Le terme de patois est utilisé en Belgique, en France, en Italie et en Suisse pour désigner indifféremment toute langue minoritaire ou dialecte local, dans certains contextes[évasif] et parfois avec une connotation dépréciative. Le mot est rarement utilisé au Canada. En Jamaïque et au Costa Rica, il s'applique à la langue anglaise des Caraïbes[1],[2].
Les patois sont généralement des parlers romans, relevant de la langue d'oïl, de la langue d'oc, du francoprovençal ou encore des parlers gallo-italiques. Le mot « patois » est utilisé par les Français, surtout les Parisiens[réf. nécessaire], pour désigner les langues alsacienne, bretonne, catalane, occitane, basque et corse, sans que leurs locuteurs spécifiques emploient ce terme péjoratif. Les Alsaciens utilisent le terme spécifique « dialecte » pour désigner leur langue et les Catalans de France les termes « roussillonnais » ou plus rarement « catalan septentrional » pour désigner le catalan parlé au nord des Pyrénées. L'abbé Grégoire a lutté contre tous les parlers de France autres que le français parisien : Les gouvernements ignorent ou ne sentent pas assez combien l'anéantissement des patois importe à l'expansion des lumières[3].

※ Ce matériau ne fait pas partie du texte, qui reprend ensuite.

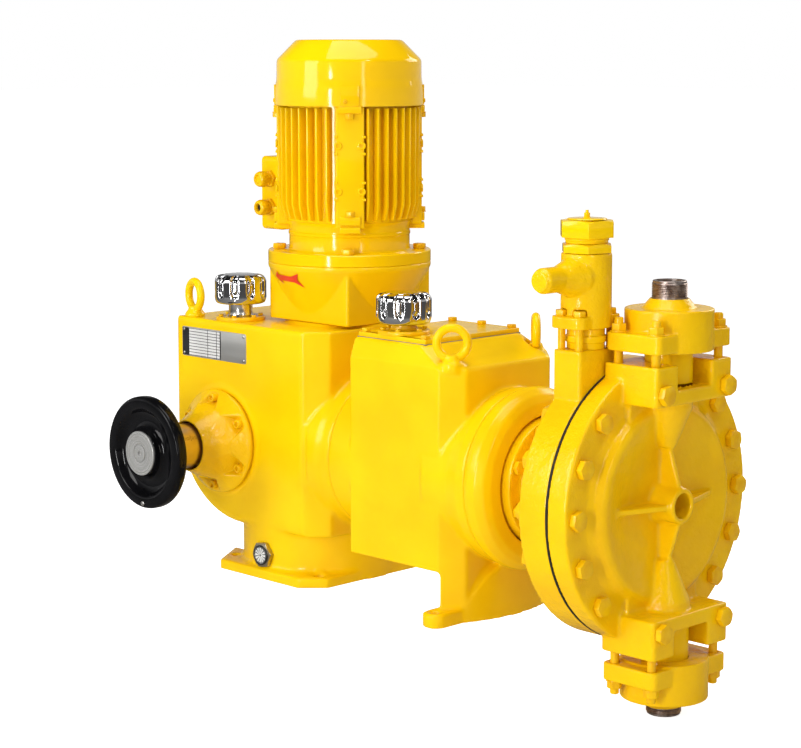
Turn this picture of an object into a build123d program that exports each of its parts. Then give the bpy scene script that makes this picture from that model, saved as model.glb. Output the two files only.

Un terme diversement accepté en linguistique
En linguistique (et notamment en sociolinguistique), le mot « patois » est généralement évité, du fait de la connotation dépréciative que ce mot véhicule au nom d'une hiérarchie implicite entre les « langues » (sous-entendu dignes d'être nommées ainsi) et les « parlers locaux et limités » supposés indignes de recevoir la « noble » appellation de « langue ». Certains linguistes préfèrent ainsi parler de « langues » et de leurs variétés locales que sont les « dialectes », les « sous-dialectes » et, à très petite échelle, les « parlers », et d'une manière générale d'idiomes. Néanmoins, il existe des linguistes, souvent spécialisés en dialectologie, qui utilisent le terme « patois » pour désigner un parler local. Ainsi, une des plus grandes entreprises scientifiques de description de dialectes romans, le Glossaire des patois de la Suisse romande, n'hésite pas à afficher ce mot dans son titre. De même, Henriette Walter ne condamne-t-elle pas l'utilisation du terme[4] :
« Le terme de patois en est arrivé progressivement à évoquer dans l'esprit des gens l'idée trop souvent répétée d'un langage rudimentaire […]. Nous voilà loin de la définition des linguistes, pour qui un patois (roman) est au départ l'une des formes prises par le latin parlé dans une région donnée, sans y attacher le moindre jugement de valeur : un patois, c'est une langue. »
La linguiste précise dans quelles conditions sont nés les patois romans[4] :
« Le latin parlé en Gaule […] s'est diversifié au cours des siècles en parlers différents. […] Lorsque cette diversification a été telle que le parler d'un village ne s'est plus confondu avec celui du village voisin, les linguistes parlent plus précisément de patois. Mais, à leurs yeux, il n'y a aucune hiérarchie de valeur à établir entre langue, dialecte et patois. »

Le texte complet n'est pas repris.